A video screen grab shows French President Emmanuel Macron urging the populace not to give in to any form of hatred. (Facebook)

A teacher was killed and two people seriously injured in a stabbing at a French high school Friday morning - an incident that is being investigated as a potential terrorist attack.

The stabbing took place in Arras, a city in northern France about 30 miles from the Belgian border. The perpetrator was arrested, French Interior Minister Gérald Darmanin said.

French President Emmanuel Macron later joined Darmanin at the school, lamenting that an educational establishment had been “hit once again by the barbarity of Islamic terrorism.”

Witnesses said the attacker shouted “Allahu akbar,” or “God is greatest,” in Arabic. Several French media outlets, citing unnamed sources, said that the suspect was a man of Chechen origin who was under active surveillance by French intelligence agencies, raising questions about whether there had been an intelligence or policing failure.

The suspect’s brother was detained near another school, according to Le Parisien.

The attack immediately recalled the case of Samuel Paty, a history and civics teacher who was decapitated in a Paris suburb nearly three years ago by a Chechen refugee, sparking a national debate about the influence of radical Islam.

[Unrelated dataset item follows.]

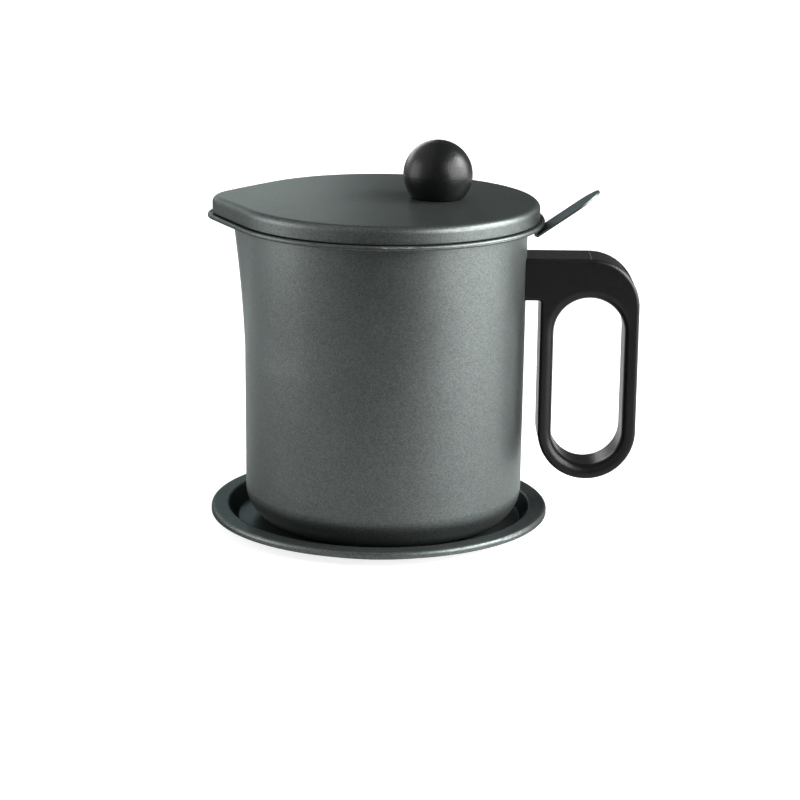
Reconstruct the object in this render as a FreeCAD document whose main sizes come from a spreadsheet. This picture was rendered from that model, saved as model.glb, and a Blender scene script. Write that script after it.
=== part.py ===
import FreeCAD, Part
import math
import os
import Sketcher
from FreeCAD import Vector

# Grease keeper: a spouted pot with a moulded handle stands in a pressed drip tray. A strainer with a
# teardrop flange hangs on the pot's rim, and the lid stands on that flange, inside its bead.
# Z is up. The origin lies on the pot's axis, on the plane that the tray rests on. The handle is at +X
# and the spout at -X. All lengths are in millimetres and all angles in degrees.

SIZES = {
    # clearances
    "lift_gap": 0.3,  # between seats that lift apart
    "fixed_gap": 0.1,  # between the curved faces of pieces fixed together
    "screw_clearance": 0.25,  # round a screw's shank
    "thread_gap": 0.05,  # between a thread's solids
    "overcut": 1.0,  # how far a cut runs past the face that it starts from
    # pot
    "pot_base_radius": 64.3,
    "pot_flare": 0.7,  # how much the radius grows from the floor to the rim
    "pot_height": 141.5,
    "pot_sheet": 0.8,
    "pot_corner": 16.0,
    "pot_curl": 1.1,  # radius of the rolled rim
    "spout_start": 78.0,  # above the pot's floor
    "spout_reach": 5.0,  # beyond the round wall, at the rim
    "spout_nose": 14.0,  # radius of the spout's nose at the rim
    "spout_blunting": 2.0,  # how many times that radius is added where the spout starts
    "spout_curve": 1.6,  # the power of the height with which the spout's reach grows
    "spout_first_reach": 0.02,  # where it starts
    # drip tray
    "tray_height": 7.4,
    "tray_sheet": 0.8,
    "tray_floor_margin": 1.9,  # the floor's edge, beyond the pot's
    "tray_wall_run": 4.2,  # how far the wall slopes outwards
    "tray_flange_width": 8.3,
    "tray_edge_drop": 3.0,  # how far the outer edge is turned down
    "tray_offset": -2.0,  # the tray's centre, from the pot's axis
    # handle
    "handle_width": 23.6,
    "handle_drop": 15.8,  # from the pot's rim down to the handle's top
    "handle_arm_depth": 19.6,
    "handle_lift": 21.5,  # from the pot's floor up to the handle's lowest point
    "handle_gap": 7.0,  # between the pot and the loop
    "loop_radius": 22.7,  # outside, at both ends
    "loop_wall": 6.4,
    "hole_rise": 1.0,  # of the finger hole's top, above the arm's foot
    "loop_bevel": 4.2,  # rounding of the finger hole
    "handle_edge": 1.6,  # rounding of the outside
    "handle_draw": 0.9,  # fillet between the arm and the loop
    # handle fixing
    "bolt_drop": 9.2,  # from the handle's top down to the bolt's axis
    "bolt_radius": 2.0,
    "bolt_head_radius": 3.4,
    "bolt_head_height": 2.4,
    "bolt_sink": 14.0,  # from the loop's outermost point in to the washer's seat
    "recess_radius": 3.9,
    "washer_sheet": 0.8,
    "washer_margin": 0.3,  # how far the washer stands out round the head
    "lug_radius": 4.0,
    "lug_length": 9.0,
    "lug_plate": 1.5,
    "lug_plate_height": 13.0,
    "lug_plate_angle": 12.0,
    "thread_engagement": 6.5,
    "cross_reach": 0.62,  # of a screw's cross recess, as a share of the head's radius
    "cross_width": 0.14,  # half the width of its arms, as such a share
    # strainer and lid together
    "set_turn": 6.5,  # how far they are turned round the pot, from the spout's line
    # strainer
    "flange_overhang": 7.75,  # beyond the pot's wall
    "flange_reach": 9.75,  # of the nose, beyond the flange's round part
    "flange_nose": 22.5,
    "flange_sheet": 0.7,
    "bead_width": 1.65,
    "bead_rise": 0.35,  # above the flange
    "bead_drop": 1.1,  # below it
    "bead_roll": 0.95,  # rounding of the bead's top, outside
    "bead_crest": 0.3,  # rounding of its top, inside
    "bead_edge": 0.6,  # rounding of its foot
    "bead_groove": 0.28,  # radius of the groove round its outside
    "dish_gap": 2.6,  # between the dish and the pot's wall
    "dish_depth": 26.0,
    "dish_taper": 3.1,  # how much the radius shrinks from the flange to the floor
    "dish_corner": 4.0,
    "dish_ledge": 8.5,  # width of the floor round the opening
    "screen_overlap": 3.0,  # of the screen on the ledge
    "screen_sheet": 0.5,
    "screen_hole": 2.6,
    "screen_border": 3.2,  # from the outer holes to the opening's edge
    "screen_rings": 4,
    "ring_width": 4.6,
    "ring_sheet": 0.8,
    # strainer tab
    "tab_width": 24.8,
    "tab_sheet": 0.9,
    "tab_gap": 2.2,  # between the leg and the pot's rolled rim
    "tab_foot": 1.5,  # from the leg towards the pot
    "tab_drop": 5.65,  # from the flange down to the fold
    "tab_reach": 24.6,  # of the tip, beyond the flange
    "tab_rise": 35.6,
    "tab_bend": 0.5,
    "tab_end": 0.49,  # radius of its end, as a share of its width
    # lid
    "lid_gap": 0.6,  # between the skirt and the strainer's bead
    "lid_height": 7.7,  # at its edge
    "lid_crown": 1.8,  # how much higher its middle is
    "lid_hem": 0.6,  # rounding of the skirt's foot, outside
    "lid_sheet": 0.8,
    "lid_edge": 3.0,
    # knob
    "knob_radius": 15.85,
    "knob_centre": 10.65,  # above the lid
    "knob_place": 23.4,  # from the lid's centre towards the tab
    "knob_foot_edge": 0.5,
    "seam_depth": 0.15,  # of the mould's seam round the ball, and of the one across the handle's top
    "insert_radius": 4.0,
    "insert_length": 10.0,
    "knob_screw_radius": 2.0,
    "knob_screw_head": 3.6,
    "knob_screw_head_height": 2.2,
    "thread_relief": 2.0,  # from a screw's tip to the end of its insert
}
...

“Three years after the assassination of Samuel Paty, horror once again strikes the educational community,” tweeted Laurent Brosse, mayor of the town where that previous attack took place. “The terrorist act in #Arras brings back painful memories to us.”

Martin Doussau, a philosophy teacher at the Gambetta high school in Arras, said the attacker asked him specifically if he was a history teacher Friday. That’s when “I understood it was a political act,” he told BFM television.

Fabien Dufay, a physical education teacher at the school, told BFM television that he recognized the attacker as a former student at the school, describing him as “calm” and an “average student.”

Macron lauded the courage of a teacher who intervened and “undoubtedly saved many lives,” as well as the responsiveness of the police, who arrived “four minutes after the call” and prevented the episode from becoming even deadlier.

The French Council of Muslim Faith condemned the “murderous and abject attack,” adding that the “Allahu akbar” expression “erected by some as a slogan of cowardice and terrorist barbarity, has been dangerously overused, whereas in the Muslim spiritual tradition it is the symbol of the humility of Man before God.”

After a spate of high-profile terrorist attacks that put France on high alert and led to expanded powers for police, France has seen relatively few incidents in recent years. Earlier this year, a Syrian national stabbed four toddlers and two adults at a playground in southeastern France, an attack that Macron described as an act of “absolute cowardice.”